Chaulk came under fire for hand-delivering ballots to certain candidates living near his house, while tens of thousands of voters waited for the ballots to arrive by mail.
“Would I do it again? No,” he said, according to the transcripts.
He was also criticized for other decisions, such as briefly allowing four people to vote by telephone, a practice not permitted under provincial law according to the agency’s own lawyers.
But during the lengthy discovery interviews with lawyers, he said he faced threats and “unfounded accusations” during the campaign, and police patrolled outside his home in St. John’s after his car was vandalized.
He said certain candidates yelled at his staff, describing PC MHA Lloyd Parrott as “quite abusive” and Independent MHA Eddie Joyce as “not very civil.” Joyce flatly denied the allegations on Wednesday, while Parrott said in a statement he had “passionately argued on behalf of my constituents.”
No evidence of voter fraud
In the transcripts viewed by CBC/Radio-Canada, no one interviewed said they had ever seen clear evidence of fraud, or of people voting more than once.
In a statement on Wednesday, Elections N.L. reiterated it had found no evidence of electors voting more than once in 2021 and said its manual verification protocols and electronic adjudication system were used successfully in 2021 and in subsequent by-elections.
In the court documents, the agency did, however, acknowledge more than 40 voters in St. John’s East-Quidi Vidi should have received a ballot but didn’t, or voted in the wrong district.
When he resigned, avoiding a costly trial just a few months before the deadline for a new provincial election, Abbott said 100 to 140 witnesses would have had to testify about numerous alleged irregularities.
Amanda Bittner, a Memorial University political science professor, said Wednesday the numerous “anomalies” during the election call into question the vote’s integrity.

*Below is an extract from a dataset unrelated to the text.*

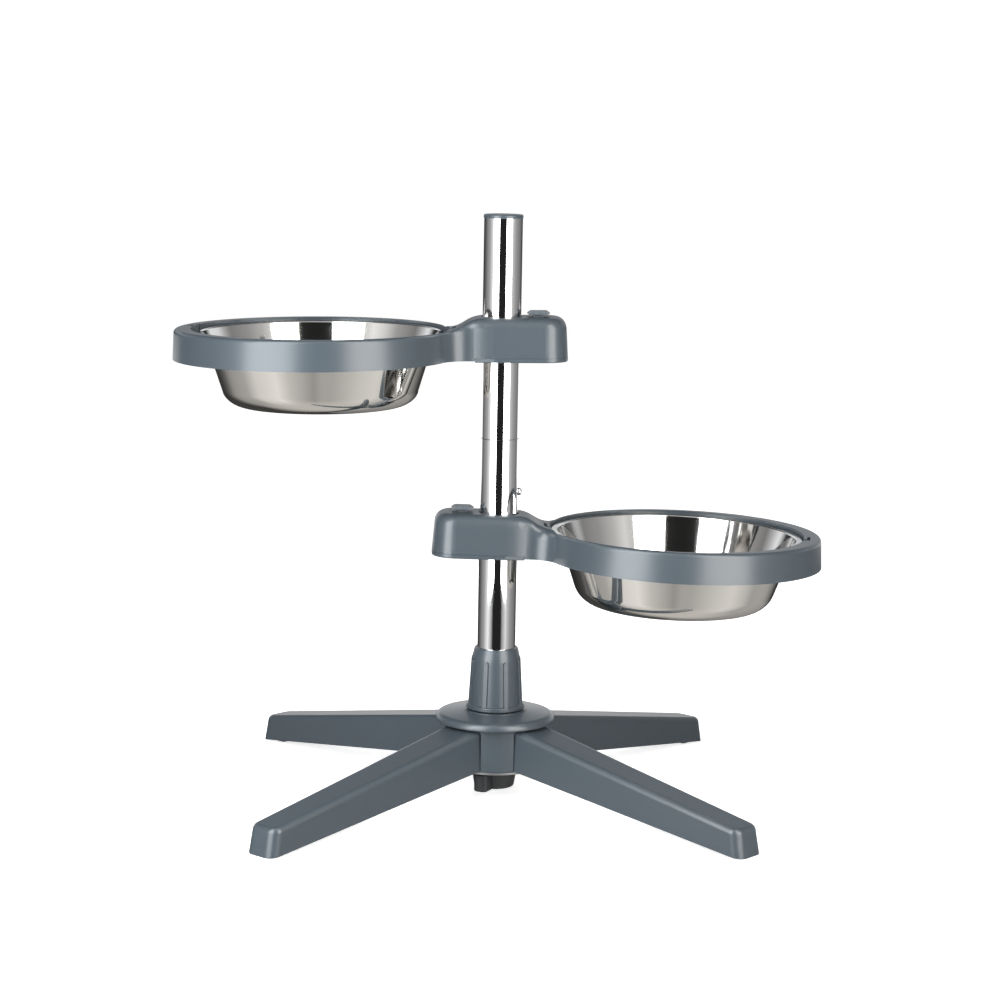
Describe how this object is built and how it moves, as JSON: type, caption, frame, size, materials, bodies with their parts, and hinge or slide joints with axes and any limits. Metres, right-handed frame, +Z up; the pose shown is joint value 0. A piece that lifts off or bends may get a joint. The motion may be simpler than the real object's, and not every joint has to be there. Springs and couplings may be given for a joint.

“Sticky notes? I mean, come on,” she said. “There’s nobody in the world who’d think that’s the way that ought to be done.”
Kelly Blidook, a fellow political science professor at MUN, said the apparent scrambling at Elections N.L. made for an environment “ripe for errors” at the agency, which “diminishes trust” in the electoral process and could impact future voter turnout.

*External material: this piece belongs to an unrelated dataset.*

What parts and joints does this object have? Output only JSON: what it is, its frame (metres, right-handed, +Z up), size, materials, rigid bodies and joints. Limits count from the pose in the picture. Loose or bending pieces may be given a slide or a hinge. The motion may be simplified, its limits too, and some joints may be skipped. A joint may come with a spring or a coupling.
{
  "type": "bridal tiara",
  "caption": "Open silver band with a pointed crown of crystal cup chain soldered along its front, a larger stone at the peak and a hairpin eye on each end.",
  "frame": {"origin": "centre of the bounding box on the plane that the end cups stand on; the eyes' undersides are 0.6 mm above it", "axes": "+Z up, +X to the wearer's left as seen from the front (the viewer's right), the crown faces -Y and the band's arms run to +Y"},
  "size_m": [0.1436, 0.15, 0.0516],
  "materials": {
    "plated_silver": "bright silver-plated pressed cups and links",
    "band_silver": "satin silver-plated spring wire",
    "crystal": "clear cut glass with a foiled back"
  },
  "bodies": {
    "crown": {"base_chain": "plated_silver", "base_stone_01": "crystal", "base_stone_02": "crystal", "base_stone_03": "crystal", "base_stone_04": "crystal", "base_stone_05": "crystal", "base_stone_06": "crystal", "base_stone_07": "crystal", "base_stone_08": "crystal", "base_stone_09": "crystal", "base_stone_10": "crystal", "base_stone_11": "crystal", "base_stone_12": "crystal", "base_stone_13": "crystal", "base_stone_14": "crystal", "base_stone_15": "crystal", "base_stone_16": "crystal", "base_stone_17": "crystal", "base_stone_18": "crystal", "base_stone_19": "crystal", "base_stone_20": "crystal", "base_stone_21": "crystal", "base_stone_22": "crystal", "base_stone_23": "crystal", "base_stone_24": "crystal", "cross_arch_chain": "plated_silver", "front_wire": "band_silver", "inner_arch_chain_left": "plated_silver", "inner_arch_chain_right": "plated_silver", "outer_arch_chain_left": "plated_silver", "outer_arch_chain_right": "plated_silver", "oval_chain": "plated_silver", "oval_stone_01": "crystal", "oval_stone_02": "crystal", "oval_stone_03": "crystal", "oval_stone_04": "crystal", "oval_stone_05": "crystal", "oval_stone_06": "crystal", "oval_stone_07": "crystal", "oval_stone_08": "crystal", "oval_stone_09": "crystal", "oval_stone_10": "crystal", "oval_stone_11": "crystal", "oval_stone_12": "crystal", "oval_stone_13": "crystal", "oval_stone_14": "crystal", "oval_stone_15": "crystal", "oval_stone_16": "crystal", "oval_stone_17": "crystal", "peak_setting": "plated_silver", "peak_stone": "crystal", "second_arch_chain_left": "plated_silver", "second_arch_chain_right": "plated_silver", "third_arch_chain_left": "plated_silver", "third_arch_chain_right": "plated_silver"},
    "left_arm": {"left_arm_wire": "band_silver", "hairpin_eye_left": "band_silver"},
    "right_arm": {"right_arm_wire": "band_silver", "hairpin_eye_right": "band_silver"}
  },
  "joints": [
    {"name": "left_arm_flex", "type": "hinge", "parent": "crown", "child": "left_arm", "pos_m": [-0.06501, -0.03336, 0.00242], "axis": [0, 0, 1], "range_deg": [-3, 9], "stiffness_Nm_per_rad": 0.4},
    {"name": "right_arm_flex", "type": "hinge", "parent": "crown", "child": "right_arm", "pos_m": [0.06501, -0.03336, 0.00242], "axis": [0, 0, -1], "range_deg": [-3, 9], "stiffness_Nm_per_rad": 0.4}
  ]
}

“I think this is unfortunate for the number of people who didn’t get to vote because we know voting once begets voting in the future,” he said.
Blidook added that going forward, an independent body should be responsible for reviewing the election and reporting back to the House of Assembly.
He did acknowledge, however, that Elections N.L. was placed in the unenviable position of running a wintertime pandemic vote called by then-Liberal premier Andrew Furey months before he needed to.
After the 2021 election, the Liberal government said it would reform the Elections Act, a promise it will not be capable of fulfilling. The House of Assembly has suspended work for the summer and a new election must take place between on or before Oct. 14.
Steps taken since 2021
In a statement on Wednesday, Elections N.L. said its 300 officials are prepared for the upcoming provincial vote and that it’s “committed to continuously improving our processes and making sure that we oversee a fair and democratic election.”
It said it completed a “comprehensive review” after the last election and has made “significant improvements to electoral operations” at its headquarters in St. John’s and in district returning offices, including the adoption of a new elections’ management system, providing better training for staff and opening a larger warehouse capable of maintaining an inventory of more than 100,000 special ballot kits.
“For the 2025 general election Elections N.L. has proactively established working groups to address various threats to the electoral process such as cyberattacks, incidents at electoral offices or polling locations, and emergency response,” the statement reads.